Il s’agit là de démarches volontaires : nous avons été proactifs dans la lutte contre les gaz polluants et les émissions de CO2, et nous avons obtenu des résultats. Nous devons maintenant réussir la transition énergétique. Jusqu’à ce jour, il était difficile de recourir à des énergies alternatives. L’électrique et l’hybride étant réservés à la distribution urbaine, au dernier kilomètre, il s’agissait plutôt d’un marché de niche. Mais, depuis un an ou deux, se développe la possibilité de recourir au gaz naturel pour véhicules. Cela devrait faciliter la transition énergétique, mais nous devrons privilégier un mix énergétique et le diesel restera bien entendu un carburant largement utilisé par nos entreprises. Autrement dit, à chaque transport correspond son énergie, car une énergie donnée convient mieux à certains types de trafic, selon les distances parcourues ou la nature des trajets. Notre objectif est d’utiliser la meilleure énergie pour chaque usage, dans un contexte de développement durable.

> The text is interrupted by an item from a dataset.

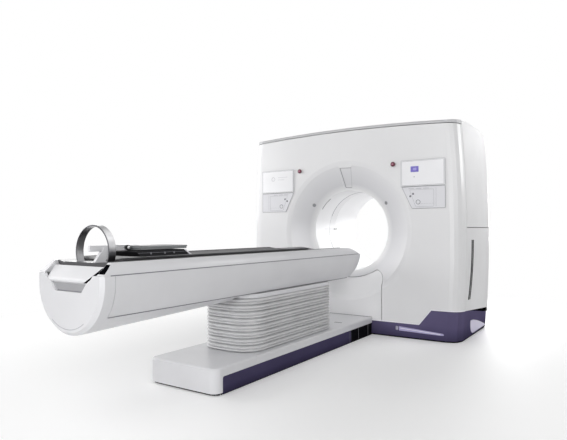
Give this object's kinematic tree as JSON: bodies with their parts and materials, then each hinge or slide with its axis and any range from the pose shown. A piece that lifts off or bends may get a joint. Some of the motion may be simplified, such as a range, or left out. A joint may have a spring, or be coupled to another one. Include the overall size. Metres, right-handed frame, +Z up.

C’est pourquoi nos entreprises s’intéressent au GNV, qui permet d’éliminer la problématique des particules liées au gazole, très prégnante en ville, ainsi qu’une diminution moyenne de 50 % des oxydes d’azote, les NOx. Le GNV marque également un avantage par rapport au diesel en matière de CO2. L’intérêt de cette énergie nouvelle est indéniable, d’autant plus quand on fait appel au biométhane, qui mérite d’être amplement développé.

J’en viens aux coûts externes. Permettez-moi d’abord d’insister sur la question des externalités, pour regretter l’absence d’études sérieuses et globales en la matière. Bien des chiffres sont cités, mais il est difficile de se faire une idée précise. En ce qui concerne les finances publiques, je rappelle que le mode routier rapporte beaucoup plus à l’État qu’il ne lui coûte. Selon les chiffres de 2011, les dépenses consacrées aux routes s’élèvent globalement à 16 milliards d’euros, alors que les recettes sont de 38 milliards.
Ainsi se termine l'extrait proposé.